The other thing that occurs to me of course is that when Torro Rosso took their penalty to appeal, who were they appealing against? If they were appealing against the FIA appointed stewards then wouldn't the FIA defend the case. It seems from reading the wording that the Torro Rosso case was uncontested by the FIA as quoted by "the FIA for its part leaving the matter to the sovereign appreciation of the Court".

So less than 12 months ago they left it to the court to decide was an appeal admissable and yet now they step in to say it isnt'. It makes no sense at all. I could understand if Ferrari had appealed against Mclaren saying that Ferrari believed the appeal to be inadmisable but it appears that either Ferrari appealed and the FIA stepped in on their side or the FIA appealed that the Mclarens case were inadmisable in direct contention to the actions they took less than a year earlier.

Strange days indeed.
 

GeoffP

Thank you and good night
Contributor
Interesting.

One feels that the reason that the "drive through" penalty cannot be appealed is because, should the appeal be successful, how should one interpret the result of the race, therefore there is a certain practicality in the restriction.
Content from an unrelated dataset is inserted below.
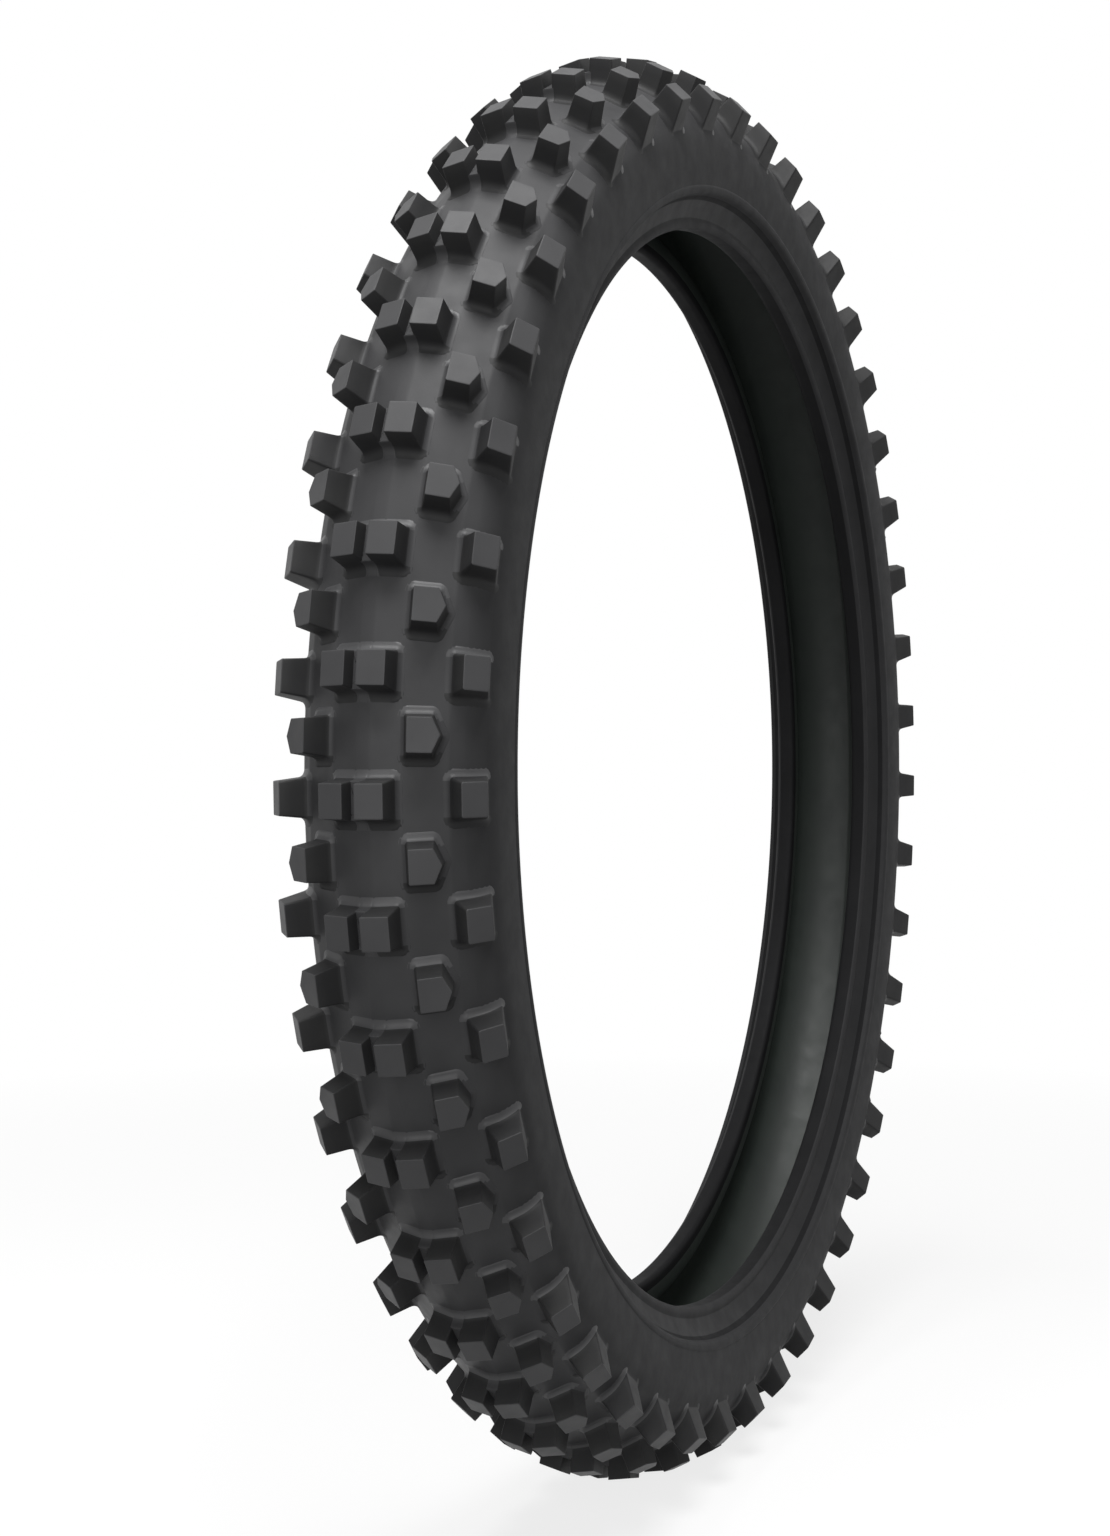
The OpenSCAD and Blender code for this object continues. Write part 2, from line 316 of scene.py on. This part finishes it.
def mark_faces(piece, n, rows, phase):
    """Gives each block's faces one of the piece's four materials: 0 the top, 1 the steep walls and
    the fillet at one end, 2 the side fillets, 3 the fillet at the other end along the tread.
    n faces make a ring. The slots are how the blocks get their painted light and shade."""
    per_block = n * rows + 1
    for k, polygon in enumerate(piece.data.polygons):
        row = k % per_block // n
        a = math.radians(-90 + (k // per_block + phase) * PITCH)
        along = polygon.center.z * math.cos(a) - polygon.center.x * math.sin(a)
        if row >= FILLET_END:
            polygon.material_index = 1 if row < WALL_END else 0
        elif abs(along) < (HALF - 0.5) * MM:
            polygon.material_index = 2
        else:
            polygon.material_index = 3 if along > 0 else 1


# ---------------------------------------------------------------- casing
tread_inner = [on_arc(SIDE, t, TREAD_T) for t in spread(TREAD_END, CROWN_TILT, 6)] + [
    on_arc(CROWN, t, TREAD_T) for t in spread(CROWN_TILT, 5, 8)
]
half = tread_line[1:] + tread_inner
mirrored = [(-y, r) for y, r in reversed(half)]
lathe(
    "tread_base_skin",
    [(0.0, CASING_R)] + half + [(0.0, CASING_R - TREAD_T)] + mirrored,
    1,
    ["tread_base"],
)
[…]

That makes absolute sense, you cannot give someone a drive-through, move them 25 seconds back on the circuit and then say deducting 25 seconds from their race time will undo the penalty. However a 25 second penalty is a defined value, and therefore need not necessarily suffer the same restriction.

In addition, if you add a 25 second penalty after the race, you will not have allowed a driver to drive on the track aware of all the "hazards" impacting their result.

It seems that making the 25 second rule not subject to appeal is an attempt to achieve parity of punishment, even though having an appeal process means, theoretically, only those undeserving of punishment with have it overturned.

Whether this is the correct legislation is open to question, but maybe the off season is the time to review these rules.
 

RickD

Pole Sitter
Right, was curious about the Torro Rosso incident and it was over taking under yellow flags. The thing is the punishment was the same and yet TR were able to Appeal against the punishment.

Found this on PlanetF1, which is interesting, seems the FIAt have been caught out again, but blatently don't care what they look like:

http://planetf1.com/story/0,18954,3213_4183805,00.html
 

Amdathlonuk

Somewhat related.........
Contributor
Chapter 4 of Appendix L to the International Sporting Code states that “the race track alone shall be used by the drivers during the race”.

That's an interesting point above, what about all the others who took the run-offs and chicanes..... are there more penalties on the way?
 

RickD

Pole Sitter
Doubt it as the other cars have no chance of beating the red ones and the red ones seem to be allowed to win any way they possibly can.